13 October 2005

When I Get Older, Many Years From Now

Since my husband has written on my ten-year high school reunion, I figure I should. So here goes.

The places: "casually mixed" at a tavern, skipped the school tour, attempted a rained-out Revel picnic, finally truly enjoyed the cocktail party at the same place where we had our wedding reception. There's something anticlimactic about having a date at a cocktail party because you and the hubby get all dressed up, go somewhere fancy, the entire time talking with other people, and go home exhausted, wishing the entire time that just the two of you had gone to dinner and sat at a small made-for-two table. But I haven't seen many of these people in ten years (hence the title of the event), so what are you going to do?

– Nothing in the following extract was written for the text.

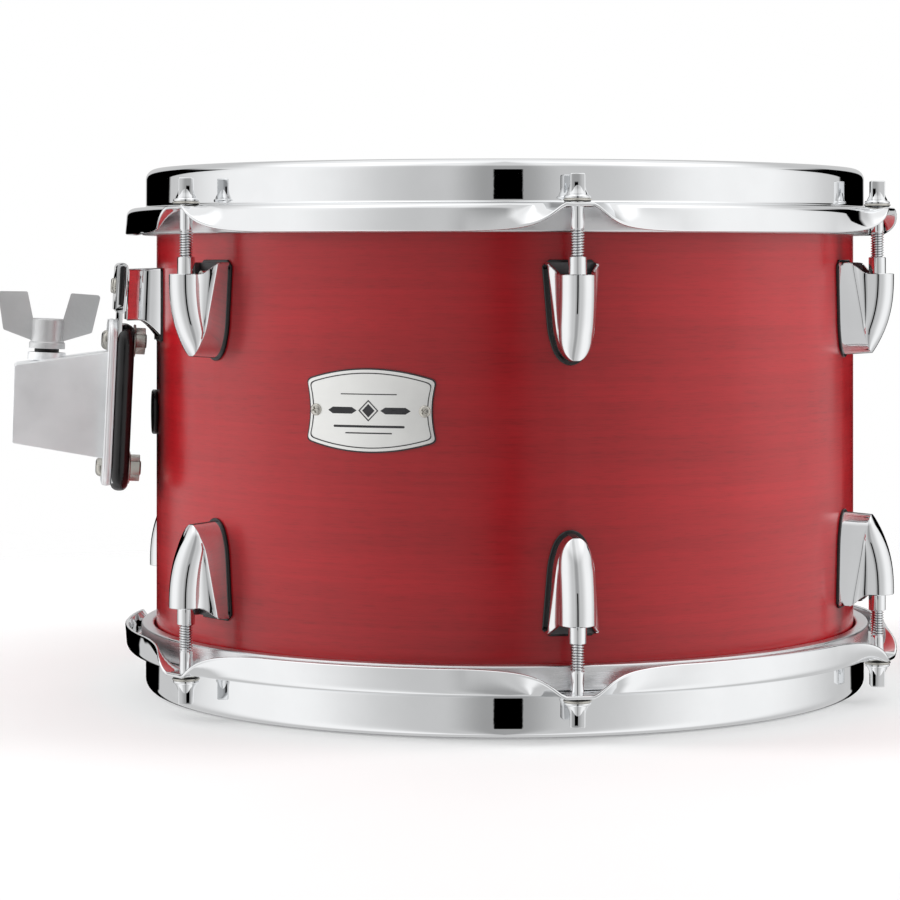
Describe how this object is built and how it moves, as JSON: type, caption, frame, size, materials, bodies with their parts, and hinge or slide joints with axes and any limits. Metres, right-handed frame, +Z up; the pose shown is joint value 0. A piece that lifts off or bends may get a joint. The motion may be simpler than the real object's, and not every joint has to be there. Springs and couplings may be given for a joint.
{
  "type": "tom tom drum",
  "caption": "Rack tom drum with two heads, pressed hoops, bullet lugs with square-head tension rods, and a rubber-isolated tom-arm clamp with a wing bolt.",
  "frame": {"origin": "on the drum's axis in the plane of the lower (resonant) rim", "axes": "+Z up the drum's axis towards the batter head, -X out through the middle of the tom-arm bracket"},
  "size_m": [0.3852, 0.3472, 0.224],
  "materials": {
    "stained_maple": "satin clear coat over candy-red stained maple with fine grain round the shell",
    "chrome_plate": "bright chrome plate",
    "satin_casting": "satin silver-plated die casting",
    "zinc_steel": "zinc-plated steel",
    "bare_aluminium": "drawn aluminium channel",
    "black_rubber": "moulded black rubber, slightly shiny",
    "black_nylon": "black nylon",
    "coated_film": "white coated polyester film, finely rough",
    "clear_film": "clear polyester film",
    "badge_enamel": "silver-white enamelled plate with a dark border line and a plain ornament"
  },
  "bodies": {
    "drum": {"shell": "stained_maple", "batter_head": "coated_film", "batter_flesh_hoop": "bare_aluminium", "resonant_head": "clear_film", "resonant_flesh_hoop": "bare_aluminium", "batter_hoop": "chrome_plate", "resonant_hoop": "chrome_plate", "lug_gaskets": "black_rubber", "lug_nuts": "chrome_plate", "shell_screws": "zinc_steel", "badge": "badge_enamel", "badge_screws": "zinc_steel", "vent_grommet": "black_rubber", "bracket_posts": "chrome_plate", "bracket_gaskets": "black_rubber", "hanger_plate": "chrome_plate", "hanger_grommets": "black_rubber", "isolation_pad": "black_rubber", "clamp_body": "satin_casting", "bracket_bolts": "zinc_steel", "bracket_nuts": "zinc_steel", "wing_bolt_washer": "black_nylon", "lug_casing_batter_1": "chrome_plate", "lug_casing_batter_2": "chrome_plate", "lug_casing_batter_3": "chrome_plate", "lug_casing_batter_4": "chrome_plate", "lug_casing_batter_5": "chrome_plate", "lug_casing_batter_6": "chrome_plate", "lug_casing_resonant_1": "chrome_plate", "lug_casing_resonant_2": "chrome_plate", "lug_casing_resonant_3": "chrome_plate", "lug_casing_resonant_4": "chrome_plate", "lug_casing_resonant_5": "chrome_plate", "lug_casing_resonant_6": "chrome_plate"},
    "washer_batter_1": {"rod_washer_batter_1": "zinc_steel"},
    "rod_batter_1": {"tension_rod_batter_1": "chrome_plate"},
    "washer_batter_2": {"rod_washer_batter_2": "zinc_steel"},
    "rod_batter_2": {"tension_rod_batter_2": "chrome_plate"},
    "washer_batter_3": {"rod_washer_batter_3": "zinc_steel"},
    "rod_batter_3": {"tension_rod_batter_3": "chrome_plate"},
    "washer_batter_4": {"rod_washer_batter_4": "zinc_steel"},
    "rod_batter_4": {"tension_rod_batter_4": "chrome_plate"},
    "washer_batter_5": {"rod_washer_batter_5": "zinc_steel"},
    "rod_batter_5": {"tension_rod_batter_5": "chrome_plate"},
    "washer_batter_6": {"rod_washer_batter_6": "zinc_steel"},
    "rod_batter_6": {"tension_rod_batter_6": "chrome_plate"},
    "washer_resonant_1": {"rod_washer_resonant_1": "zinc_steel"},
    "rod_resonant_1": {"tension_rod_resonant_1": "chrome_plate"},
    "washer_resonant_2": {"rod_washer_resonant_2": "zinc_steel"},
    "rod_resonant_2": {"tension_rod_resonant_2": "chrome_plate"},
    "washer_resonant_3": {"rod_washer_resonant_3": "zinc_steel"},
    "rod_resonant_3": {"tension_rod_resonant_3": "chrome_plate"},
    "washer_resonant_4": {"rod_washer_resonant_4": "zinc_steel"},
    "rod_resonant_4": {"tension_rod_resonant_4": "chrome_plate"},
    "washer_resonant_5": {"rod_washer_resonant_5": "zinc_steel"},
    "rod_resonant_5": {"tension_rod_resonant_5": "chrome_plate"},
    "washer_resonant_6": {"rod_washer_resonant_6": "zinc_steel"},
    "rod_resonant_6": {"tension_rod_resonant_6": "chrome_plate"},
    "shoe": {"clamp_shoe": "zinc_steel"},
    "wing": {"wing_bolt": "satin_casting"}
  },
  "joints": [
    {"name": "rod_batter_1_travel", "type": "slide", "parent": "drum", "child": "washer_batter_1", "axis": [0, 0, 1], "range_m": [0, 0.02116]},
    {"name": "rod_batter_1_turn", "type": "hinge", "parent": "washer_batter_1", "child": "rod_batter_1", "pos_m": [0.14428, 0.0833, 0.207], "axis": [0, 0, 1], "range_deg": [0, 7201]},
    {"name": "rod_batter_2_travel", "type": "slide", "parent": "drum", "child": "washer_batter_2", "axis": [0, 0, 1], "range_m": [0, 0.02116]},
    {"name": "rod_batter_2_turn", "type": "hinge", "parent": "washer_batter_2", "child": "rod_batter_2", "pos_m": [0, 0.1666, 0.207], "axis": [0, 0, 1], "range_deg": [0, 7201]},
    {"name": "rod_batter_3_travel", "type": "slide", "parent": "drum", "child": "washer_batter_3", "axis": [0, 0, 1], "range_m": [0, 0.02116]},
    {"name": "rod_batter_3_turn", "type": "hinge", "parent": "washer_batter_3", "child": "rod_batter_3", "pos_m": [-0.14428, 0.0833, 0.207], "axis": [0, 0, 1], "range_deg": [0, 7201]},
    {"name": "rod_batter_4_travel", "type": "slide", "parent": "drum", "child": "washer_batter_4", "axis": [0, 0, 1], "range_m": [0, 0.02116]},
    {"name": "rod_batter_4_turn", "type": "hinge", "parent": "washer_batter_4", "child": "rod_batter_4", "pos_m": [-0.14428, -0.0833, 0.207], "axis": [0, 0, 1], "range_deg": [0, 7201]},
    {"name": "rod_batter_5_travel", "type": "slide", "parent": "drum", "child": "washer_batter_5", "axis": [0, 0, 1], "range_m": [0, 0.02116]},
    {"name": "rod_batter_5_turn", "type": "hinge", "parent": "washer_batter_5", "child": "rod_batter_5", "pos_m": [0, -0.1666, 0.207], "axis": [0, 0, 1], "range_deg": [0, 7201]},
    {"name": "rod_batter_6_travel", "type": "slide", "parent": "drum", "child": "washer_batter_6", "axis": [0, 0, 1], "range_m": [0, 0.02116]},
    {"name": "rod_batter_6_turn", "type": "hinge", "parent": "washer_batter_6", "child": "rod_batter_6", "pos_m": [0.14428, -0.0833, 0.207], "axis": [0, 0, 1], "range_deg": [0, 7201]},
    {"name": "rod_resonant_1_travel", "type": "slide", "parent": "drum", "child": "washer_resonant_1", "axis": [0, 0, -1], "range_m": [0, 0.02116]},
    {"name": "rod_resonant_1_turn", "type": "hinge", "parent": "washer_resonant_1", "child": "rod_resonant_1", "pos_m": [0.14428, 0.0833, 0.017], "axis": [0, 0, -1], "range_deg": [0, 7201]},
    {"name": "rod_resonant_2_travel", "type": "slide", "parent": "drum", "child": "washer_resonant_2", "axis": [0, 0, -1], "range_m": [0, 0.02116]},
    {"name": "rod_resonant_2_turn", "type": "hinge", "parent": "washer_resonant_2", "child": "rod_resonant_2", "pos_m": [0, 0.1666, 0.017], "axis": [0, 0, -1], "range_deg": [0, 7201]},
    {"name": "rod_resonant_3_travel", "type": "slide", "parent": "drum", "child": "washer_resonant_3", "axis": [0, 0, -1], "range_m": [0, 0.02116]},
    {"name": "rod_resonant_3_turn", "type": "hinge", "parent": "washer_resonant_3", "child": "rod_resonant_3", "pos_m": [-0.14428, 0.0833, 0.017], "axis": [0, 0, -1], "range_deg": [0, 7201]},
    {"name": "rod_resonant_4_travel", "type": "slide", "parent": "drum", "child": "washer_resonant_4", "axis": [0, 0, -1], "range_m": [0, 0.02116]},
    {"name": "rod_resonant_4_turn", "type": "hinge", "parent": "washer_resonant_4", "child": "rod_resonant_4", "pos_m": [-0.14428, -0.0833, 0.017], "axis": [0, 0, -1], "range_deg": [0, 7201]},
    {"name": "rod_resonant_5_travel", "type": "slide", "parent": "drum", "child": "washer_resonant_5", "axis": [0, 0, -1], "range_m": [0, 0.02116]},
    {"name": "rod_resonant_5_turn", "type": "hinge", "parent": "washer_resonant_5", "child": "rod_resonant_5", "pos_m": [0, -0.1666, 0.017], "axis": [0, 0, -1], "range_deg": [0, 7201]},
    {"name": "rod_resonant_6_travel", "type": "slide", "parent": "drum", "child": "washer_resonant_6", "axis": [0, 0, -1], "range_m": [0, 0.02116]},
    {"name": "rod_resonant_6_turn", "type": "hinge", "parent": "washer_resonant_6", "child": "rod_resonant_6", "pos_m": [0.14428, -0.0833, 0.017], "axis": [0, 0, -1], "range_deg": [0, 7201]},
    {"name": "shoe_travel", "type": "slide", "parent": "drum", "child": "shoe", "axis": [0.0454, 0, 0.999], "range_m": [0, 0.004]},
    {"name": "wing_bolt_turn", "type": "hinge", "parent": "shoe", "child": "wing", "pos_m": [-0.199, 0, 0.14351], "axis": [0.0454, 0, 0.999], "range_deg": [0, 1152]}
  ],
  "couplings": [
    {"joint": "rod_batter_1_turn", "follows": "rod_batter_1_travel", "rad_per_m": 5938.7},
    {"joint": "rod_batter_2_turn", "follows": "rod_batter_2_travel", "rad_per_m": 5938.7},
    {"joint": "rod_batter_3_turn", "follows": "rod_batter_3_travel", "rad_per_m": 5938.7},
    {"joint": "rod_batter_4_turn", "follows": "rod_batter_4_travel", "rad_per_m": 5938.7},
    {"joint": "rod_batter_5_turn", "follows": "rod_batter_5_travel", "rad_per_m": 5938.7},
    {"joint": "rod_batter_6_turn", "follows": "rod_batter_6_travel", "rad_per_m": 5938.7},
    {"joint": "rod_resonant_1_turn", "follows": "rod_resonant_1_travel", "rad_per_m": 5938.7},
    {"joint": "rod_resonant_2_turn", "follows": "rod_resonant_2_travel", "rad_per_m": 5938.7},
    {"joint": "rod_resonant_3_turn", "follows": "rod_resonant_3_travel", "rad_per_m": 5938.7},
    {"joint": "rod_resonant_4_turn", "follows": "rod_resonant_4_travel", "rad_per_m": 5938.7},
    {"joint": "rod_resonant_5_turn", "follows": "rod_resonant_5_travel", "rad_per_m": 5938.7},
    {"joint": "rod_resonant_6_turn", "follows": "rod_resonant_6_travel", "rad_per_m": 5938.7},
    {"joint": "shoe_travel", "follows": "wing_bolt_turn", "m_per_rad": 0.00019894}
  ]
}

The people: more attorneys and more degrees from Ivy League schools and more "So, what are you doing now?" conversations than I care to count, many people married to other people I could have picked out of a crowd as perfect for them, and others married to peculiar people who are perfect for them but unpredictably so. Lots of children, ranging in age from 10 (oh my) to 4 months (and she, super mom, uses cloth diapers). Lots of future politicians, lots of future cool nerds and also just nerds.

The conclusion: musing about the nature of public high school and friendships in general. Of my high school friends and acquaintances, I have remained the best of friends with one, have maintained sporadic correspondence with another, and have occasionally seen another five or so around town or at weddings. Some of these people attended preschool with me and we learned in classrooms together for 15 years, but we never emailed each other in college and I now have better relationships with their mothers, whom I merely see in Target or amid an afternoon run.

Our high school thrust people together because they lived in the same town and had similar intellectual aptitudes, and many of us have a tremendous collective history because of educational backgrounds that go farther than the "Excellence in Education" (insert our founding principal's southern Spanish accent here) we received in those hallowed open-air pavillions. But when we left for the wide world of college (and most of us did), we had the tremendous liberty of choosing our own friends. At college, you develop some of my most lasting friendships from a fairly self-selected group of people, and you only gotten better at selecting companions in the years after. Maybe it's just because you get older and wiser and cooler (not "cool" like you defined it in high school but like real people mean, like "more well-rounded and self-aware").

Nevertheless, Go Mustangs! Even if you smirk when you say it, you must have some kind of group cry for a ten-year reunion. Just because we never said it for real doesn't mean it isn't true. After all, we were a "performing arts" school and the Mustangs were really metaphorical for the angst we all felt at being anti-stallions, each of us a "small hardy naturalized horse" after intellectual prowess, which meant squashing wild athletic losers. Do note, however, the great attempts by our soccer teams (girls' soccer began my freshman year) and tennis and, of course, fencing (it's a lifetime sport, people, even if I'm not spending my lifetime still doing it). If we had had a real mascot, it would have gotten more rally for the debate team and Model UN than for athletic contests.


lady_catherine said...

Righto. Well, what a crying shame I won't get to experience a 10 year reunion. Mine (if it were to happen) would consist of me, my sister, and my brother going into the dining room, pointing at the desk, then walking into the kithcen and sitting at the table. What fun would that be??? Tons, I'm sure.

Micah said...

wrong link, but close enough

Jen Strange said...

What, the link to Strange's blog? I don't know--it should be right but doesn't actually work. Anyway, it's the post for October 12, so navigate to it yourself :)

magicsuperfunshow said...

What's the point of you having this...I mean really, Jennifer.